# Outback & Sprinter Copper Canyon...same?



## Dark Green Dmax (Aug 2, 2005)

Anybody else notice this, Same outside profile, Paint scheme & almost exact same decals. Only real difference is in the floor plans(only slightly though) I wonder if the Copper Canyons are priced cheaper or higher than the outback sydneys?


----------



## PDX_Doug (Nov 16, 2004)

Well, They are both owned by Keystone.

The headroom in the upper level looks like it might be greater than in the Outback, but that could just be the pictures. In any case, it looks like a pretty nice RV. I'm going to guess it's a tad higher on the $$$ scale.

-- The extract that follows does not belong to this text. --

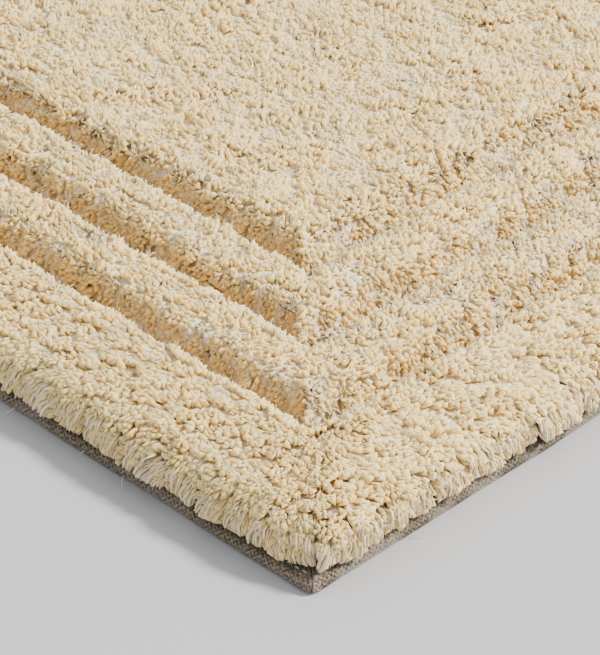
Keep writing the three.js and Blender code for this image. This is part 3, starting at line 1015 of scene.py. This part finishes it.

Edit 06/09/06 @ 12:27AM PDT
On second thought... They do market them along side the Sprinter, and that is definitely a lower tier unit, so who knows? Maybe it is a Toyota/Lexus thing?

Happy Trails,
Doug


----------



## ARzark (Aug 9, 2005)

The profile does look identical on the exterior of the mid-profile fivers.
They look very nice! The Sprinter front bedroom is different, with a garden tub/shower curtain and it appears to be lacking in closet storage.

What I like about the Outback fth wheel is the neo angle shower with the shower door, and I really appreciate the closet/storage in the bedroom of the Outback.


----------



## mswalt (Sep 14, 2004)

DW was looking at these yesterday at our local dealer's while I was hitching up and getting ready to pick up the 31 after a little warranty work.

Said she was not impresed.









Mark


----------